Trust is built or destroyed in the first few seconds of someone landing on your website. Missing trust signals include:

Australian customers are cautious online. They have been burned by dodgy operators before. Every missing trust signal is a reason to close the tab and call your competitor instead.

What a Failing Website Looks Like vs What a Working One Looks Like

The failing website

Five pages: Home, About, Services, Gallery, Contact. Services page lists the types of work with no detail. Gallery has eight photos from 2022. Contact page has a form that goes to an email address checked once a week. Google Analytics has not been set up, so nobody knows how many people are visiting or where they are coming from.

The working website

A homepage optimised for the most important service and location. Separate service pages for each offering, each targeting a specific keyword. A blog or resources section with answers to common customer questions. Real photos taken in the last 12 months. Reviews displayed prominently. Click-to-call on mobile. Response time mentioned on the contact page. Google Search Console connected so rankings can be tracked.

The difference is not budget. Both types of websites can cost the same to build. The difference is strategy and ongoing attention.

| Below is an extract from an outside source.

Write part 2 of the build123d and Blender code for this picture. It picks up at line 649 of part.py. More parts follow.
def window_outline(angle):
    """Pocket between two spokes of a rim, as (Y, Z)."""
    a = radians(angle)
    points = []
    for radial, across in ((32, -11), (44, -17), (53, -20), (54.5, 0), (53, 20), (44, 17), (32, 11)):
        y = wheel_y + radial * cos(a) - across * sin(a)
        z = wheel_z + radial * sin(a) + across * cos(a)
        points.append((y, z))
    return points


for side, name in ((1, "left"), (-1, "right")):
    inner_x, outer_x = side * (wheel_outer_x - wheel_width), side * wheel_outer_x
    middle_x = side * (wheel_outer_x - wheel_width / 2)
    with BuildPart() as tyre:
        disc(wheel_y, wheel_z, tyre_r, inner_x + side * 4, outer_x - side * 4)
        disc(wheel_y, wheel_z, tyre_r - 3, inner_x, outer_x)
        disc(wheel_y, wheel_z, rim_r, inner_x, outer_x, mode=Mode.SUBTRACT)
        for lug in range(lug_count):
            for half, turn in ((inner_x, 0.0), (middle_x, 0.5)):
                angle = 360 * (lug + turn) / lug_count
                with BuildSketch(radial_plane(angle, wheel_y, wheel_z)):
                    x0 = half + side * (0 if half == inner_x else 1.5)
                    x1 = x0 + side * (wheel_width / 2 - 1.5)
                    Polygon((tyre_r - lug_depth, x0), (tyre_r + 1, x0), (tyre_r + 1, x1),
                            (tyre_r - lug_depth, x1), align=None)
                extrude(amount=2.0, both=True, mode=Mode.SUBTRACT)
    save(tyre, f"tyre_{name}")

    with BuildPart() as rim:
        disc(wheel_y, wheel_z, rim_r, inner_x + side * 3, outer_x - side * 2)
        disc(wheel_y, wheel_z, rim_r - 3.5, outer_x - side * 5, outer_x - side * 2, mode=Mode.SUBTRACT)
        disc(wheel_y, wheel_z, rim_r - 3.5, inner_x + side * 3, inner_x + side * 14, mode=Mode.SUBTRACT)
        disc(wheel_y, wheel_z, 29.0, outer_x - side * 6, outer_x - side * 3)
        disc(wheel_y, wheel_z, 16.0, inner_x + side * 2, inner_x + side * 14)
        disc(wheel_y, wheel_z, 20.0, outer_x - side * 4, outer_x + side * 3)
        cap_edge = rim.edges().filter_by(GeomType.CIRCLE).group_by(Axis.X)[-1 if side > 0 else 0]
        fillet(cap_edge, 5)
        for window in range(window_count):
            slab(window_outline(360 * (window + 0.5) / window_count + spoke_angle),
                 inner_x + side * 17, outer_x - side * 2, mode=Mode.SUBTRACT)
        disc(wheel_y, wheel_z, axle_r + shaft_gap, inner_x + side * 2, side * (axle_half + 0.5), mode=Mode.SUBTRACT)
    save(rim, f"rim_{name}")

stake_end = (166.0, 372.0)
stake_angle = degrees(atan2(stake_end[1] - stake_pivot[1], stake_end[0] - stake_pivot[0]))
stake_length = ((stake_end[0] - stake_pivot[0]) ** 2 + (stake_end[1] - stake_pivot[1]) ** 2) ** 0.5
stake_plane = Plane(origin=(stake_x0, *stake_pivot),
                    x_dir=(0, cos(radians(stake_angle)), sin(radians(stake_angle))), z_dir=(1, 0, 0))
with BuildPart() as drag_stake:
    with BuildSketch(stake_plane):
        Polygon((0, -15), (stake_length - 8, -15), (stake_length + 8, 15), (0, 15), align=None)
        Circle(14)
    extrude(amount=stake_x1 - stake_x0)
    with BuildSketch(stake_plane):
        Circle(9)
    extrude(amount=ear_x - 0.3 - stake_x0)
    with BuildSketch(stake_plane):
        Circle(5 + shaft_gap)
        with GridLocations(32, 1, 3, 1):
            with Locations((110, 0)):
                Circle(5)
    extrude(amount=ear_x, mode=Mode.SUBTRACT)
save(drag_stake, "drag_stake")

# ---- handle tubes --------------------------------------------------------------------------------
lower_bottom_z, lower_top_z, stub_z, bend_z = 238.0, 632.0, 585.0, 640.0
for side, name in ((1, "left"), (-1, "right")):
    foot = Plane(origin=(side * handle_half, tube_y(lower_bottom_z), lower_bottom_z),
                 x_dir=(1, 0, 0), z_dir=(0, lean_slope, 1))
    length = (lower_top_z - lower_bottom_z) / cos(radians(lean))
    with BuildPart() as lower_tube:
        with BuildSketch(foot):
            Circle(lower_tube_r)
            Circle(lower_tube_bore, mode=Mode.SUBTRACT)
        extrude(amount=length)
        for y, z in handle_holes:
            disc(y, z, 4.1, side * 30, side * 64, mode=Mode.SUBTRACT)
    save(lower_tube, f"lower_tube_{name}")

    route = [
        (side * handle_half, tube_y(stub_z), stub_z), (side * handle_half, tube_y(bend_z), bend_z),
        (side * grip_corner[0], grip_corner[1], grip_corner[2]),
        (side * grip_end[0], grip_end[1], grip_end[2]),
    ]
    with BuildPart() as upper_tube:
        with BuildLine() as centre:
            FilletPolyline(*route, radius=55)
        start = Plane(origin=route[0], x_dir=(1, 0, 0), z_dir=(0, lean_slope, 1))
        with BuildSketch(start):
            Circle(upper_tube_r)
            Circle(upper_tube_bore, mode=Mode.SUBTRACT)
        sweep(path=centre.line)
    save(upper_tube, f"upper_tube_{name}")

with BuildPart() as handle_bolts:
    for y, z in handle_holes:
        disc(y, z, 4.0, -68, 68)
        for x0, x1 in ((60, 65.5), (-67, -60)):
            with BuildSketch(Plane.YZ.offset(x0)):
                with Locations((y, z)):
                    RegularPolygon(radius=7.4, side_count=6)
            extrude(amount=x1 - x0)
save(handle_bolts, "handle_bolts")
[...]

The Fix: What Actually Moves the Needle for Small Business Websites

If your website is not performing, these are the actions that make the biggest difference in order of impact:

  1. Claim and complete your Google Business Profile. Fill in every field. Add photos. Respond to every review. Post an update at least once a month. This alone can move you onto the first page for local searches without touching your website.
  2. Fix your on-page SEO. Each page should target one specific keyword that your customers actually search for. That keyword belongs in the page title, the H1 heading, the first paragraph, and naturally throughout the content.
  3. Speed up your website. Run your site through Google PageSpeed Insights. Fix the issues it finds. If your hosting is the problem, move to better hosting. Slow websites do not rank.
  4. Add one piece of useful content per month. A short article answering a question your customers ask regularly. A case study from a recent job. A guide to a common problem in your trade. This compounds over time and builds the authority that drives rankings.
  5. Get listed in directories. Your local chamber of commerce, industry associations, supplier websites, and relevant directories all provide backlinks. These are not glamorous, but they are the foundation of a credible link profile for a local business.

When to Get Professional Help

Not every business owner has the time or interest to manage their own SEO. That is fine. But if you are going to pay someone to do it, make sure you understand what you are paying for.

A legitimate SEO provider will show you which keywords they are targeting, what changes they are making to your website, and what results they are seeing month by month. If someone cannot explain their work in plain language, or refuses to show you the data, walk away.

The businesses that get the best results from professional SEO are the ones who stay involved. They provide real photos, answer questions about their services, and review the monthly reports. The SEO provider does the technical work. The business owner provides the authenticity and context that no agency can fabricate.

The Bottom Line

A small business website fails when it is treated as a box to tick rather than a tool to maintain. The businesses that succeed online are not necessarily the ones with the biggest budgets or the fanciest designs. They are the ones that show up consistently: adding content, responding to reviews, fixing problems, and treating their web presence as an ongoing part of running the business.

If your website has been failing quietly for the past year, it does not have to keep failing. Most of the issues are fixable. Start with the basics, measure what changes, and build from there.